The Left Hand of Darkness by Ursula K. Le Guin


1. This novel wonderfully mixes mysticism, science, and adventure saga in an engaging way that reflects the ideas Le Guin discusses: paradoxical politics, mythic mysticism, human evolution, and interacting with people different than oneself. I think the main theme here is the latter: living with different people and cultures. Much of the storyline and many of the monologues and conversations support this idea of differences complementing rather than separating. And the structure of the story as well—especially in the chapters that switch between Ai and Estraven's perspectives from chapter to chapter. Their adventure on the ice directly supports this theme because they have to complement each other simply to survive. They must also understand each other's differences for psychological survival. This is an interesting book that embraces mystic paradoxes, but is also driven by a well paced, exciting narrative adventure.
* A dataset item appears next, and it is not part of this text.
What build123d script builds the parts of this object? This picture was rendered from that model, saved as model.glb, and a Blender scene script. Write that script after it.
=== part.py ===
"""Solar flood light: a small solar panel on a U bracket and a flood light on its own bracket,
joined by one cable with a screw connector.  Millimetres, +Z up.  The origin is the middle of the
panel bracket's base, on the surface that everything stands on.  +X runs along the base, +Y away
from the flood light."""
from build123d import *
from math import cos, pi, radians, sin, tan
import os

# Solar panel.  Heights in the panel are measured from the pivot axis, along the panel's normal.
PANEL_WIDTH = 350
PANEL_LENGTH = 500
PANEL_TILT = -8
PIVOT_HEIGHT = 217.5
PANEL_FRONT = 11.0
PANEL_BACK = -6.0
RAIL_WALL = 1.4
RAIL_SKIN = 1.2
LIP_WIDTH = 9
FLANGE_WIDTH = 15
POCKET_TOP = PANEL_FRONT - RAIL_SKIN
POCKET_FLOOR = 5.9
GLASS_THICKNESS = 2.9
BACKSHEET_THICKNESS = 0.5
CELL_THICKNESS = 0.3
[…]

2. The interspersed chapters of myth storytelling really work: adding to the sense of place and the understanding of the culture. They even influence the plot in appropriate, natural ways: elements of the myths are directly quoted and indirectly discussed by Ai and Estraven in the narrative chapters. But these chapters of myth could endanger the reader's engagement with the story by breaking the narrative flow—they could come off as tangential time wasters. But they do not. Through their short length they lessen the danger of losing the reader; through their focus and tight construction they remain important to the reader's understanding of this culture; and through their echoes in the overarching story they stick to the thrust of the plot and theme of the novel, keeping these interludes integral to the whole. They help break up the longer introspections, conversations, and chapters to stave off potential reader fatigue. This novel experiments structurally, and Le Guin pulls it off.


3. One of the ways that she pulls it off is the writing quality and variety. Her writing techniques differ from Ai's chapters to Estraven's, and the myth chapters differ from both. But beyond that, one chapter is composed of journal entries, another is half taken up by a flashback, and she changes her writing techniques for these too. Her writing is incredibly varied throughout. That it remains legible, and that all of these various techniques are done well, shows the incredible breadth of her skill as a writer.
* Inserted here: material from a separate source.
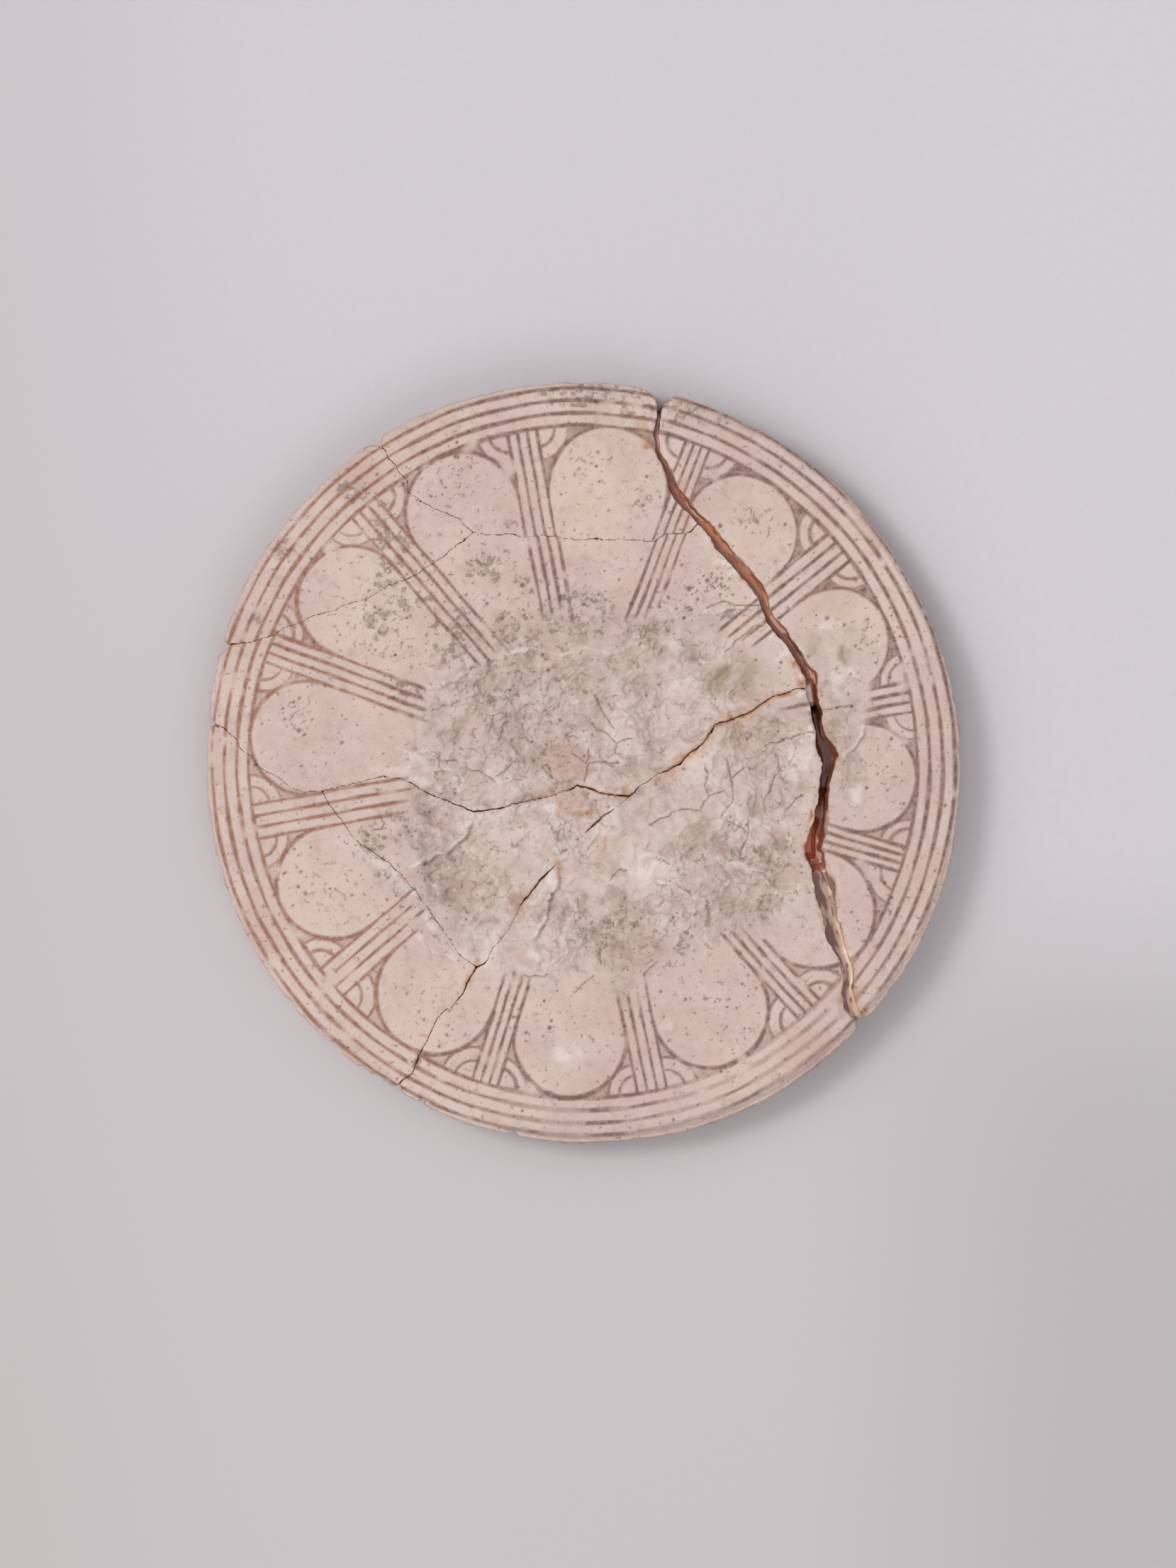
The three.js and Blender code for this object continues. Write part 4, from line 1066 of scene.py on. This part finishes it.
def fragment(number, name):
    """One fragment as a closed mesh with its attributes."""
    apart = np.maximum(np.abs(split_gap), LEAST_GAP)
    signed = np.where(owner == number, any_gap, apart)
    faces, edges, first, second, share = clip_grid(signed)
    used = np.zeros(signed.size + len(first), bool)
    for group in faces:
        used[group.ravel()] = True
    kept = np.nonzero(used[:signed.size])[0]
    renumber = np.cumsum(used) - 1
    faces = [renumber[group] for group in faces]
    edges = renumber[edges]

    grids = {
        "main": main_gap, "rim": rim_gap, "width": main_width, "out_x": out_x, "out_y": out_y,
        "join": join_gap, "join_width": join_width, "join_x": join_x, "join_y": join_y,
    }
    x = carry(grid_x, kept, first, second, share)
    y = carry(grid_y, kept, first, second, share)
    gap = np.minimum(carry(any_gap, kept, first, second, share), 0)
    fields = {label: carry(field, kept, first, second, share) for label, field in grids.items()}
    top, marks = upper_face(name, x, y, gap, fields["main"], fields["rim"], fields["join_width"])

    edge_points = edges[:, 0]
    ring = {label: field[edge_points] for label, field in fields.items()}
    edge_x, edge_y, edge_top = x[edge_points], y[edge_points], top[edge_points]
    wall_x, wall_y, wall_z, on_rim, on_main = wall_points(name, edge_x, edge_y, edge_top, ring)
    rows, columns = wall_x.shape
    column = np.zeros(len(x), int)
    column[edge_points] = np.arange(columns)
    bands, underside = wall_faces(edges, column, len(x), rows, columns)

    points = np.stack([
        np.concatenate([x, wall_x.ravel()]),
        np.concatenate([y, wall_y.ravel()]),
        np.concatenate([top, wall_z.ravel()]),
    ], axis=1)
    attributes = wall_marks(name, marks, edge_points, wall_x, wall_y, wall_z, on_rim, on_main)
    piece = make_mesh(name + "_clay", points, faces + bands, underside, attributes)
    triangles = sum(len(group) * (group.shape[1] - 2) for group in faces + bands) + columns
    outlines = [len(outline) for outline in underside]
    print(f"{name}: {triangles} triangles, outlines of {outlines} points")
    return piece


# %% [markdown]
# Down the walls most stains fade within a millimetre. The walls of the open break carry a brown
# film of old adhesive. The rim keeps the colour of the face, with some dirt.

# %% Attributes of the walls
def wall_marks(name, marks, edge_points, x, y, height, on_rim, on_main):
    """The upper face's attributes, continued down the walls."""
    depth = THICKNESS - height
    fade = np.exp(-depth / 0.8)
    combined = {}
    for label, values in marks.items():
        combined[label] = np.concatenate([values, (values[edge_points] * fade).ravel()])
    film = on_main * smooth(rough(x + height, y - height, 1.6, 421, 3), -1.2, 0.1)
    film = film * smooth(depth, 0.0, 0.45 if name == "east_fragment" else 0.8)
    split = 0.55 * (1 - on_rim) * (1 - on_main) * smooth(depth, 0.05, 0.4)
    size = len(marks["amber"])
    combined["amber"][size:] = np.maximum(combined["amber"][size:], np.maximum(film, split).ravel())
    combined["wet"][size:] = np.maximum(combined["wet"][size:], (0.8 * film).ravel())
    wall = smooth(depth, 0.05, 0.5) * (1 - on_rim)
    combined["wall"][size:] = wall.ravel()
    rim_dirt = on_rim * (0.25 + 0.35 * smooth(rough(x * 2, y * 2 + height, 1.2, 431), -0.2, 0.8))
    rim_dirt = rim_dirt * smooth(depth, 0.3, 1.2)
    combined["dirt"][size:] = np.maximum(0.3 * combined["dirt"][size:], rim_dirt.ravel())
    return combined


pieces = {name: fragment(number, name) for number, name in enumerate(FRAGMENTS)}

# %% [markdown]
# ## The adhesive
#
# The adhesive is a clear resin that has turned amber, and stands in the open break in two lengths.
# Each is a closed tube of a low, rippled profile, carried along the same route as the break.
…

4. At times though, she tells more than she shows. This probably in part reflects the attempted alieness of the culture Ai is exploring: it would be impossible to show everything in here from the start when Estraven's reactions are so foreign to the reader. But by the end of the novel she trusts her readers to have understood her telling, so she shows more. Her showing is stronger than her telling, but I cannot fault her too much because her telling leads to more showing.


5. She translates some terms for the reader automatically instead of giving the reader another made-up word, then translating it in a dictionary excerpt. What I mean is that she describes temperature in Fahrenheit degrees instead of whatever the local word and scale might be. The alieness of the culture and world is already so well established that she doesn't need to browbeat the reader with another invented word to communicate temperature. This works wonderfully: it simply communicates with the reader while avoiding unnecessary complications in world building, and unnecessary explanations outside of the narrative thrust of the story.


6. Though she often translates terms, the made-up names are almost too much. Almost. Often, speculative fiction names every street, house, and boat with a ridiculous, made-up word, name, or title. It may be intended to give a sense of history to the place described, but provides too much detail for the reader to follow, obscures the location and blocking of characters, and is invented history that the reader cannot actually relate to. This bad habit typically does more to overwhelm the reader than inform them. Here, Le Guin almost does that, but holds back just enough to not drown the reader by trying to impart objects with unrelatable pseudo-historical import. She does this by simply using generic terms where possible. For example, she mentions that this snowy world has quite a few names for different types of falling snow, many names for snows on the ground, and still more names for ices. But rather than listing a hundred made up words and defining each of them, she simply mentions that they exist, and then translates those words as "snow" throughout. Or at least she usually uses the human words familiar to mountaineers and glacier lovers, not new alien ones.


7. Every idea she touches on early in the novel is explored in more depth later. There are some early ideas that I wanted more of after I first read them: mystic politics, androgynous culture, Ekumenical worlds, the winter weather and technology on Winter, et cetera. In chapter 11, the mystic politics are explored in greater depth. Throughout the novel, the androgynous culture is slowly explained more and more. The chapters where they cross the ice allow weather and technology to be discussed naturally. And at the end, some ways the Ekumenical worlds work are mentioned. This book deeply explores a few ideas—even going so far as to courageously criticize blind patriotism during the heart of the cold war. Instead of the usual science fiction trick of pushing a single idea to a logical extreme before examining it, this is more of an exploration of a few ideas—she calls it a "thought experiment" in her 1976 intro—and it's a great tactic for a speculative fiction novel. She pulls it off here by hanging philosophical exploration on the plot hooks of an exciting adventure tale.


8. The characters are well-realized. They're not terribly complex, but their alieness from each other helps what complexity they do have to become important. Argaven is somewhat complex, and his characteristics become important to the plot itself because of his position of power. Estraven and Ai are interesting, though Ai is somewhat passive as a person and both are reserved. They are well understood by the end, and they make sense—they don't do something that doesn't seem like them.


9. In all, what I'm trying to say is that this is good writing with a variety of experimental techniques, good storytelling with a variety of experimental structures, and a deep examination of some interesting ideas. It's unusual in all the good ways, and she pulls it off. This was a good read. Not magnificent, but solid with quality. I think the first three or four chapters were a little rough in how the world was introduced, but it all pays off by the end. And O how happy am I that she didn't start the novel with the murder. Of the last four speculative fiction novels I bought, three start with a murder. This is annoying because I want variety as a reader. Le Guin gives that to me here.